Defining Community and Claim-Making: Gentrification, Mixed Income Public School Districts, and Educational Equity.
Ujju Aggarwal

About the research


NAEd/Spencer Postdoctoral Fellowship

Award Year



City University of New York Graduate Center

Primary Discipline

This study will use a mixed methods approach to examine what occurs when public schools within one urban school district experience both a reinvestment from middle-class families and retention of low-income families. The site of this study is one of the most economically and racially diverse school districts in the nation’s largest school system and yet, one of the most segregated and unequal. Choice policies heavily dictate the admissions processes to public elementary schools in the district. Given the district’s significant public housing stock, some low-income families will stay. In the after-life of gentrification, as parents of different backgrounds increasingly encounter one another to negotiate the shared resource of public schools, what political subjectivities become articulated, and to what end? The aim of this study is to answer this question by examining: 1) the ways that schools become critical sites through which definitions of community and kin networks are developed, negotiated, and produced; 2) to what extent and to what ends these concepts are mobilized by parents of different backgrounds in making claims to urban space and to public sector goods such as public education; and 3) the implications of these claims to educational equity.
About Ujju Aggarwal
Ujju Aggarwal is a cultural anthropologist and a Visiting Research Scholar at the Center for Place, Culture, and Politics at the CUNY Graduate Center.
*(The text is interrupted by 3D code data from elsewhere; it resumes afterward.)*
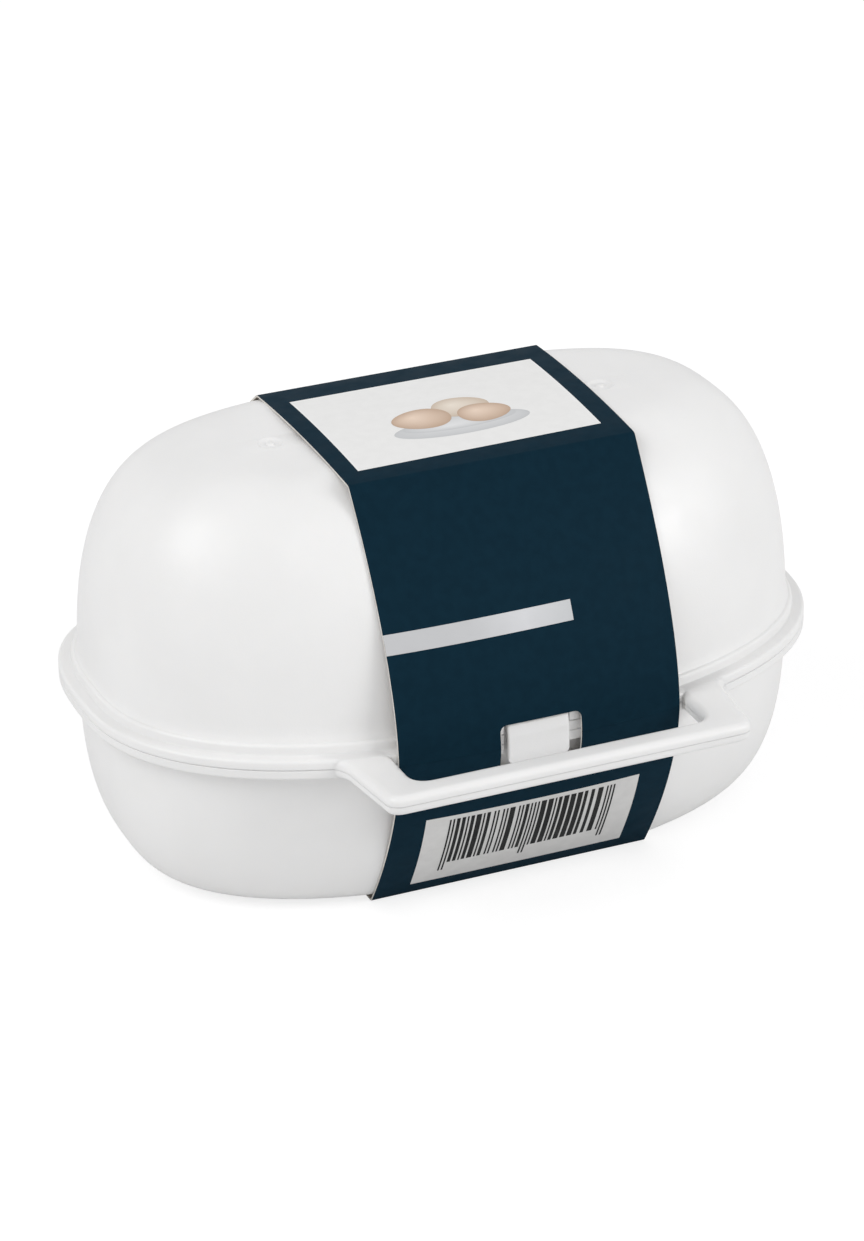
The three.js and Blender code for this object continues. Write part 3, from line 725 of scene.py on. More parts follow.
# %% Lid fittings
HINGE_AT, HINGE_Y, ARM_ROOT = 40, RIM_DEPTH + 3.9, 45.5
BARREL_HALF, EAR_GAP, EAR_WIDTH = 2.2, 0.3, 2.5
ARM_TOP, BARREL_RADIUS, PIN_RADIUS, PIN_HOLE, EAR_RADIUS = FLANGE_TOP - 0.12, 3.0, 1.5, 1.8, 3.3
LATCH_HALF, BLOCK_EDGE = 7.05, 0.3
for x in (-HINGE_AT, HINGE_AT):
    low, high = (x - BARREL_HALF, ARM_ROOT, HALF_GAP), (x + BARREL_HALF, HINGE_Y, ARM_TOP)
    rounded_block(lid, low, high, BLOCK_EDGE)
    rod_along_x(lid, x - BARREL_HALF, x + BARREL_HALF, BARREL_RADIUS, HINGE_Y, 0)
    pin_half = BARREL_HALF + EAR_GAP + EAR_WIDTH
    rod_along_x(lid, x - pin_half, x + pin_half, PIN_RADIUS, HINGE_Y, 0, edge=0.2)
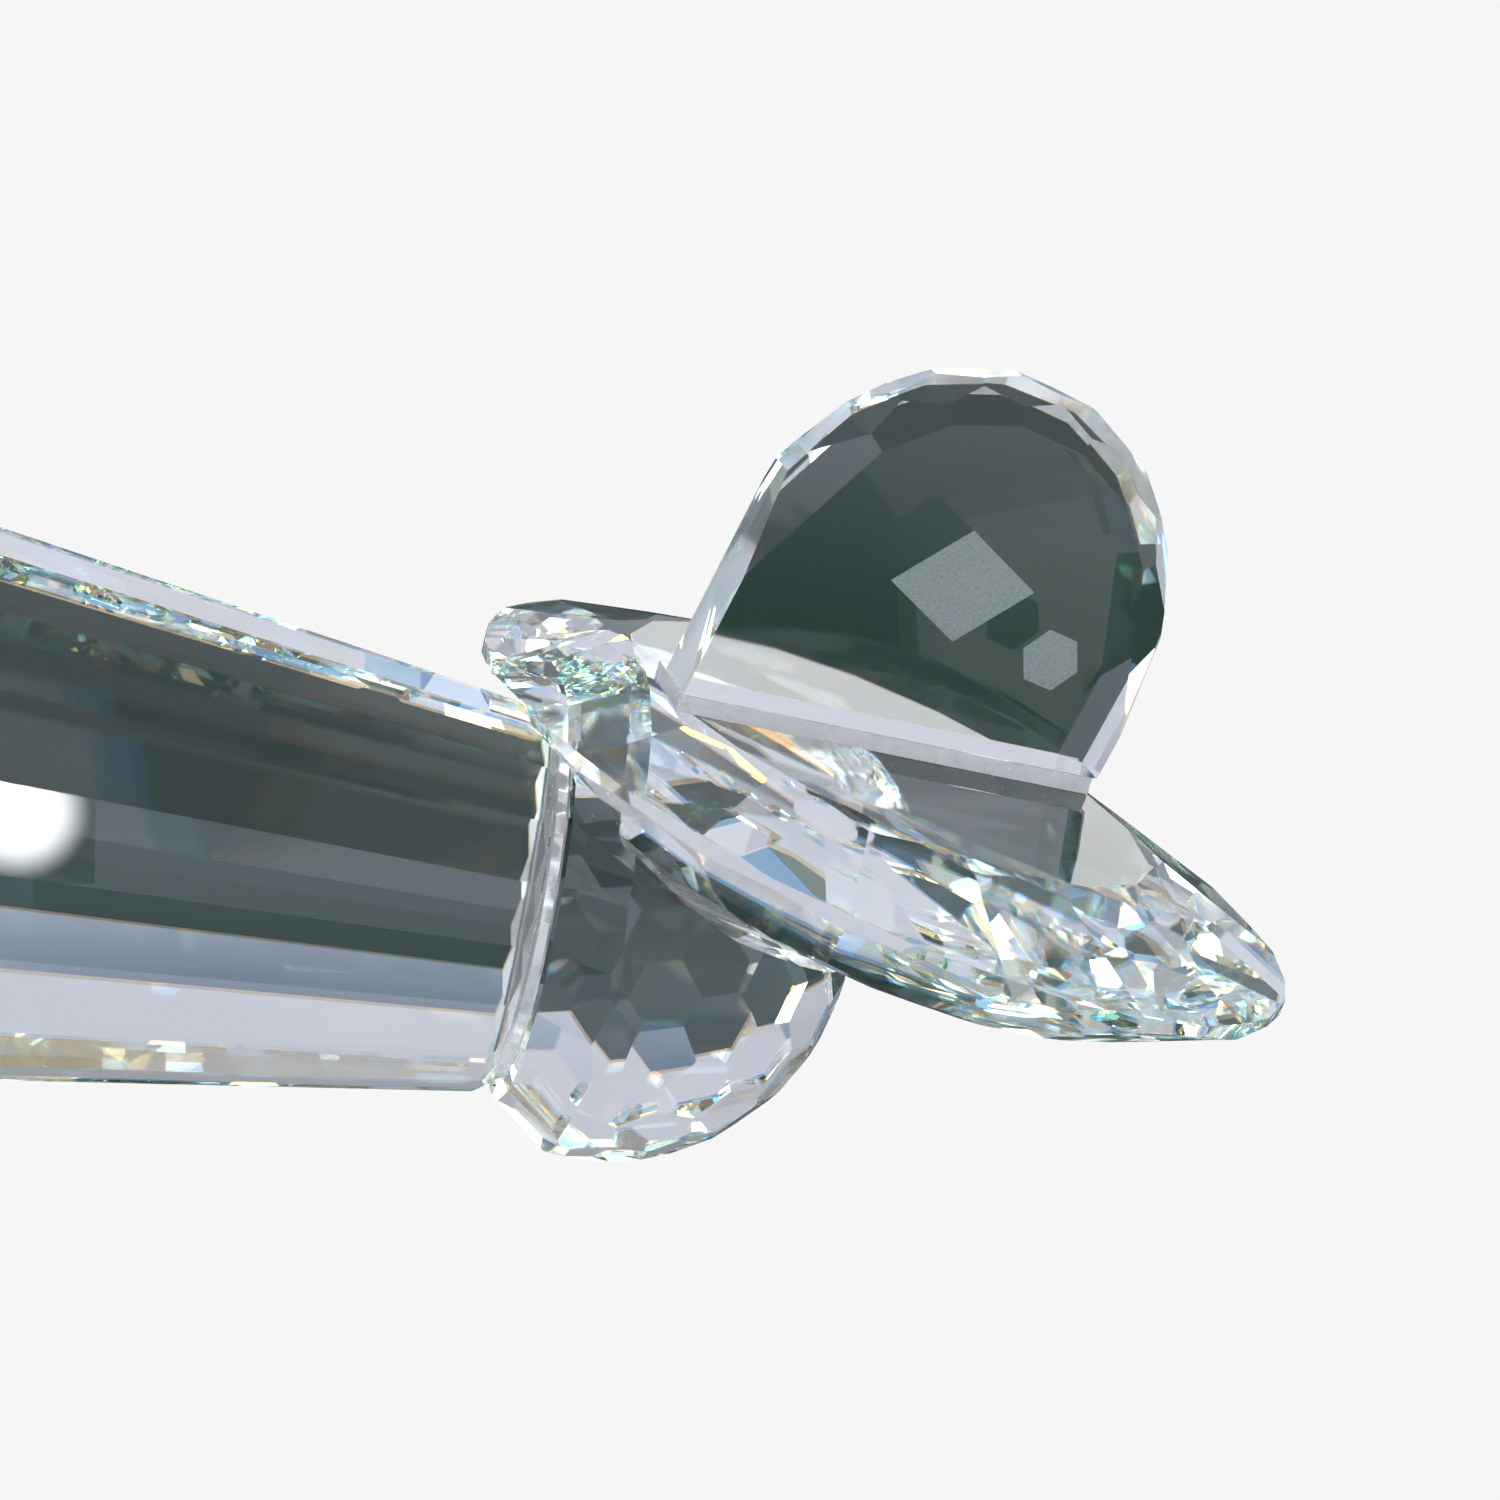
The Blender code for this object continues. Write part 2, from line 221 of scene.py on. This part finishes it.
def reach(piece, direction):
    """Lowest and highest distance of the piece's corners along a direction."""
    distances = [vertex.co.dot(direction) for vertex in piece.data.vertices]
    return min(distances), max(distances)


def squared_frame(across, up, point):
    """A placing matrix with +X across, +Z up and its origin at this point."""
    across = across.normalized()
    inward = up.cross(across).normalized()
    up = across.cross(inward)
    turn = Matrix((across, inward, up)).transposed().to_4x4()
    return Matrix.Translation(point) @ turn


def new_piece(name, stone, place, material):
    mesh = bpy.data.meshes.new(name)
    bmesh.ops.recalc_face_normals(stone, faces=stone.faces[:])
    stone.to_mesh(mesh)
    stone.free()
    made = bpy.data.objects.new(name, mesh)
    made.matrix_world = place
    made.data.materials.append(material)
    scene.collection.objects.link(made)
    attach(made, "root")
    return made


def loft(stone, rings):
    """Joins rings of corners side by side, closes both ends and returns the end faces."""
    count = len(rings[0])
    for first, second in zip(rings, rings[1:]):
        for index in range(count):
            after = (index + 1) % count
            stone.faces.new((first[index], first[after], second[after], second[index]))
    return stone.faces.new(rings[0]), stone.faces.new(list(reversed(rings[-1])))


def wobble(point, scale, amount):
    return mathutils.noise.noise(Vector(point) * scale) * amount


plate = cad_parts["upright_plate"]
plate_front = by_area(plate, lambda normal: normal.y < -0.8)


# ------------------------------------------------------------------ the strip of glue under the plate

# Two clearances and a bond between glued pieces, and the share of it that the bead fills
JOINT_GAP = 0.75 * MM
BEAD_SHARE = 0.93
BEAD_STEP = 0.12 * MM
# What the bead stands out past the CAD strip, at its ends and along its sides
BEAD_GROWTH = 0.45 * MM
BEAD_SIDE_GROWTH = 0.02 * MM
# Fine waves fade out towards the glass above and below, slow waves don't
BEAD_FINE_WAVES = 2600.0
BEAD_FINE_DEPTH = 0.10 * MM
BEAD_SLOW_WAVES = 700.0
BEAD_SLOW_DEPTH = 0.06 * MM
BEAD_SLOW_SEED = 7.0
BEAD_SHARP = math.radians(40)
# The bead's cross-section: side and level, each from -1 to 1
BEAD_LEVELS = (-1.0, -0.5, 0.0, 0.5, 1.0)
BEAD_OUTLINE = (*((-1.0, level) for level in BEAD_LEVELS),
                *((1.0, level) for level in reversed(BEAD_LEVELS)))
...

Her research examines how “choice,” as a key principle of reform and management in education, emerged in the post-Civil Rights era, and became central to how rights, freedom, and citizenship were imagined, structured, and constrained. Her current research takes a closer look at schools in relationship to gentrification and the production of urban space. She has taught at Sarah Lawrence College, The New School, Hunter College, and the Educational Opportunities Center (SUNY). Her research has been published in edited volumes as well as scholarly journals including Transforming Anthropology, Scholar & Feminist Online, and Educational Policy. She is completing her manuscript, The Color of Choice: Race, Rights, and Inequality in Education.